À l’issue d’une procédure judiciaire inédite en France, le procès en appel d’Alexander Vinnik, soupçonné d’être impliqué dans un rançongiciel, devrait se résumer à la question de sa culpabilité sur le seul blanchiment aggravé.

par Gabriel Thierryle 28 mai 2021

L’avocat général Jérôme Marilly vient de terminer ses réquisitions contre Alexander Vinnik. Ce Russe longiligne de 42 ans aux cheveux ras est le seul suspect de l’enquête française sur le rançongiciel Locky, ce logiciel malveillant chiffrant vos données pour exiger une rançon qui avait sévi dans le monde à partir de 2016. Jeudi 27 mai, après une heure d’explications pédagogiques du ministère public, la onzième chambre du second pôle de la cour d’appel de Paris bruisse des chuchotements des conseils présents. En abandonnant les charges relatives à la cybercriminalité, à l’extorsion et à l’association de malfaiteurs, le ministère public demande seulement la confirmation de la condamnation pour blanchiment aggravé prononcée en première instance, soit une peine de cinq ans d’emprisonnement.

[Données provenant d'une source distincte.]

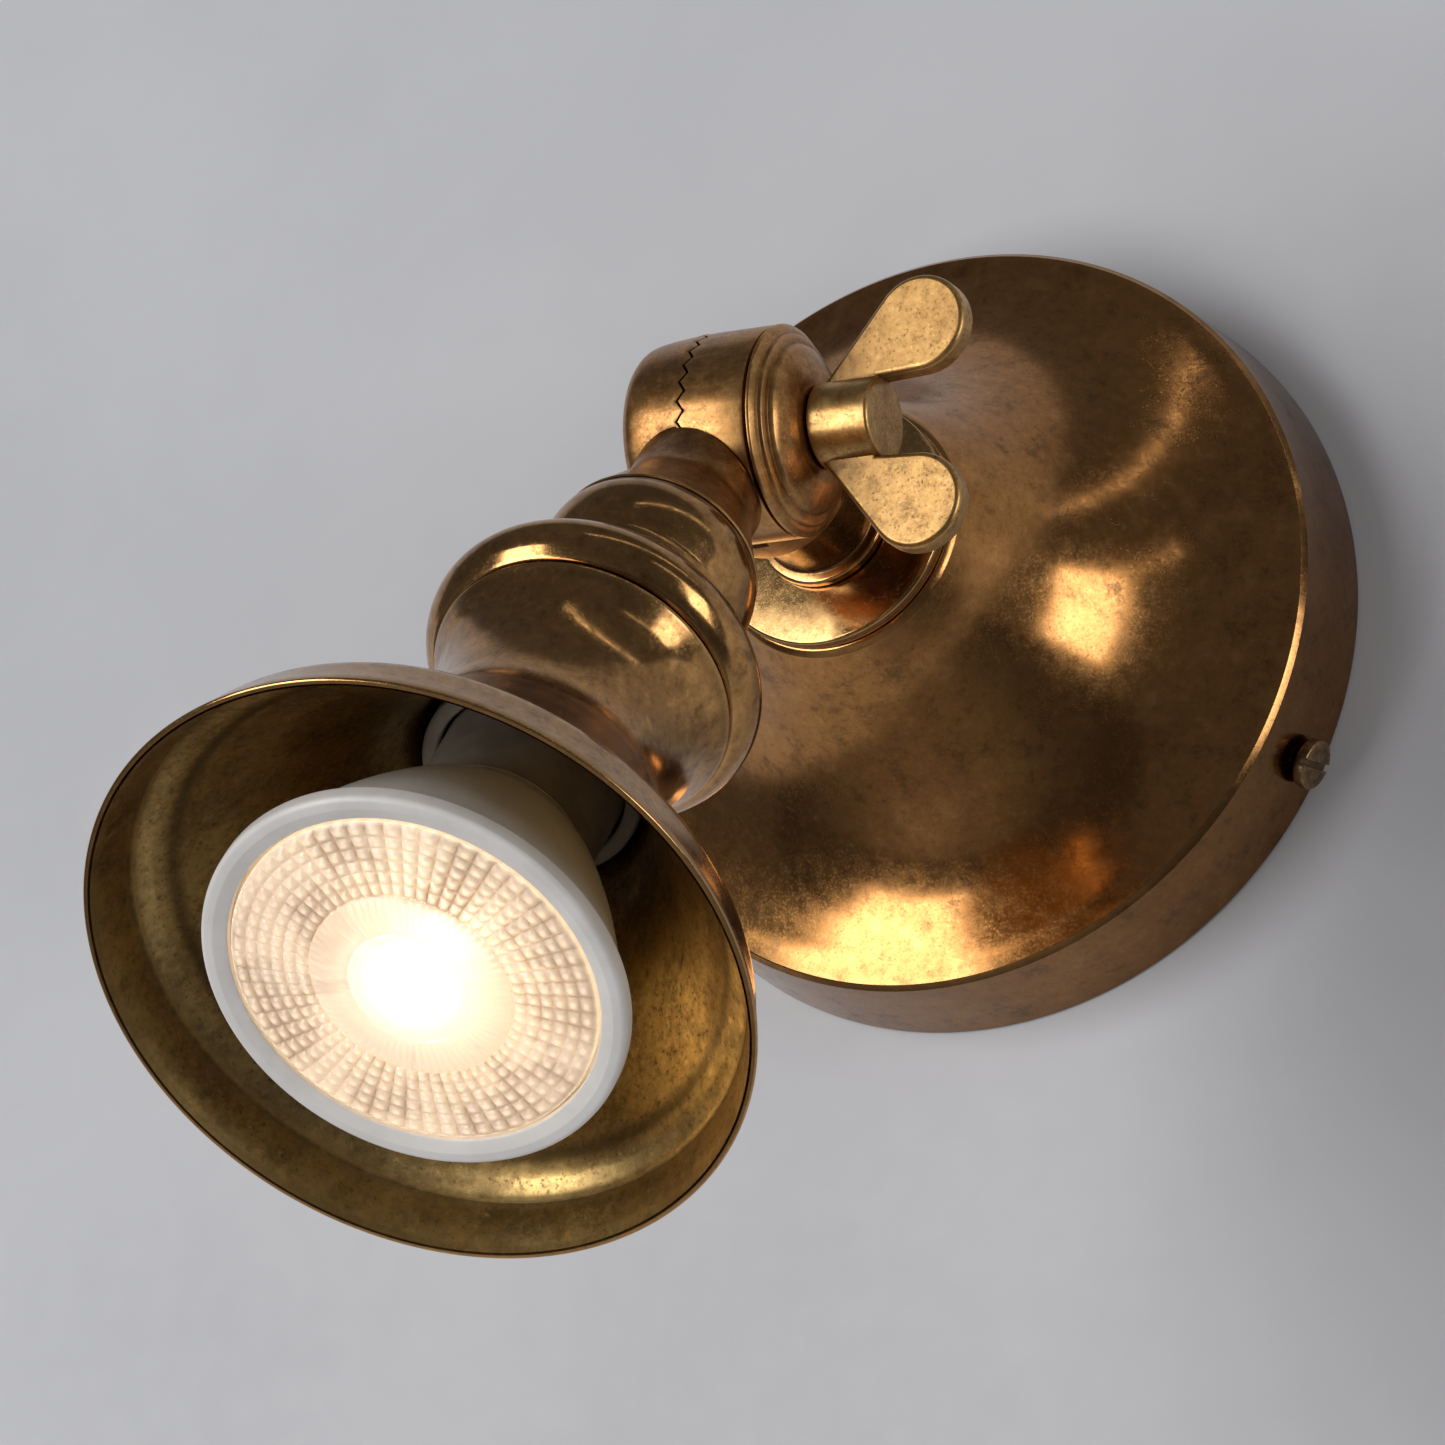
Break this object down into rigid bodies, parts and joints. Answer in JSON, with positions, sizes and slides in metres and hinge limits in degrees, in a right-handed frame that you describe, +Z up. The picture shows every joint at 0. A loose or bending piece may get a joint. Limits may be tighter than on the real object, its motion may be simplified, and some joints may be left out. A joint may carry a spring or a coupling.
{
  "type": "picture light",
  "caption": "Wall-mounted antique brass picture light: bell rose, knuckle joint with wing nut, and a flared spot head with a white reflector lamp.",
  "frame": {"origin": "centre of the wall rose's back, on the wall plane", "axes": "+Y points into the wall, +Z is up, and +X runs along the joint's axis to the wing nut"},
  "size_m": [0.1024, 0.174, 0.1637],
  "materials": {
    "aged_brass": "antique, satin, mottled brown patina",
    "worn_brass": "antique, rubbed brighter, speckled",
    "bright_brass": "plain turned brass",
    "zinc_steel": "zinc plated",
    "block_plastic": "moulded",
    "earth_sleeve": "sleeved wire",
    "flex_sheath": "matt sheath",
    "steatite": "unglazed",
    "lamp_white": "satin moulded",
    "lamp_lens": "faceted clear plastic lens",
    "board_white": "solder mask",
    "emitter": "phosphor"
  },
  "bodies": {
    "wall_fixing": {"rose_bell": "aged_brass", "wall_bracket": "zinc_steel", "side_screw_right": "aged_brass", "side_screw_left": "aged_brass", "terminal_block": "block_plastic", "terminal_screw_live": "bright_brass", "terminal_screw_earth": "bright_brass", "terminal_screw_neutral": "bright_brass", "earth_screw": "zinc_steel", "earth_tag": "bright_brass", "earth_wire": "earth_sleeve", "rose_collar": "worn_brass", "stem_tube": "aged_brass", "stem_nipple": "bright_brass", "stem_lock_washer": "zinc_steel", "stem_lock_nut": "bright_brass", "knuckle_base": "aged_brass", "supply_flex_stem": "flex_sheath"},
    "lamp_head": {"knuckle_head": "aged_brass", "clamp_bolt": "zinc_steel", "knuckle_side_cover": "aged_brass", "neck_ball": "aged_brass", "head_nipple": "bright_brass", "gallery": "aged_brass", "head_lock_nut": "bright_brass", "shade": "aged_brass", "lampholder": "steatite", "holder_screw_upper": "zinc_steel", "holder_screw_lower": "zinc_steel", "holder_contact_upper": "bright_brass", "holder_contact_lower": "bright_brass", "supply_flex_head": "flex_sheath"},
    "nut_carriage": {"pressure_cap": "aged_brass"},
    "nut": {"wing_nut": "worn_brass"},
    "lamp": {"lamp_base": "lamp_white", "lamp_body": "lamp_white", "lamp_front_ring": "lamp_white", "lamp_lens": "lamp_lens", "lamp_led_board": "board_white", "lamp_led_emitter": "emitter", "lamp_pin_left": "zinc_steel", "lamp_pin_right": "zinc_steel"}
  },
  "joints": [
    {"name": "knuckle_tilt", "type": "hinge", "parent": "wall_fixing", "child": "lamp_head", "pos_m": [0, -0.0772, -0.0003], "axis": [1, 0, 0], "range_deg": [-140, 35]},
    {"name": "clamp_cap_slide", "type": "slide", "parent": "wall_fixing", "child": "nut_carriage", "axis": [1, 0, 0], "range_m": [0, 0.0016]},
    {"name": "wing_nut_turn", "type": "hinge", "parent": "nut_carriage", "child": "nut", "pos_m": [0, -0.0772, -0.0003], "axis": [1, 0, 0], "range_deg": [0, 720]},
    {"name": "lamp_twist", "type": "hinge", "parent": "lamp_head", "child": "lamp", "pos_m": [0.0008, -0.0772, -0.0003], "axis": [0, -0.5892, -0.808], "range_deg": [0, 15]}
  ],
  "couplings": [
    {"joint": "wing_nut_turn", "follows": "clamp_cap_slide", "rad_per_m": 7854}
  ]
}
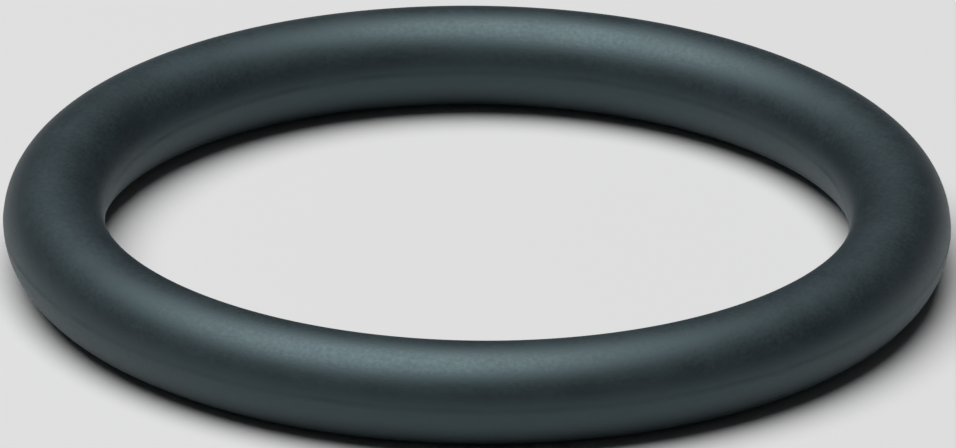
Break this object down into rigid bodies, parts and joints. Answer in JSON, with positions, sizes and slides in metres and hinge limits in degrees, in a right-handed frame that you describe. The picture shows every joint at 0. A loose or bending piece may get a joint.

Surprise, l’une des deux conseils du prévenu, Me Zoé Konstantopoúlou, rattrape par la manche l’avocat général alors que ce dernier quitte la salle d’audience. La bouillante juriste, ancienne présidente du parlement grec, tient à remercier le magistrat pour ses réquisitions. Elle le fera à nouveau le lendemain, le vendredi 28 mai, dans sa plaidoirie. « C’est la première fois que nous avons perçu, du côté du parquet, une position distante et objective, pour vous proposer une décision juste », dit-elle à la cour, avant de demander une relaxe complète.

Est-ce à dire que ce procès tant redouté, après les nombreux incidents de première instance, se termine dans l’apaisement ? Plus ou moins, au vu de la ligne de crête que l’audience a suivie durant la dernière semaine du procès. En marge de l’affaire en elle-même, les journées du mardi et de jeudi ont été ainsi marquées par les vives protestations de Zoé Konstantopoúlou sur les contrôles de sécurité qu’elle avait subis, injustement disait-elle, à l’entrée de la cour d’appel, retardant d’autant l’ouverture des débats.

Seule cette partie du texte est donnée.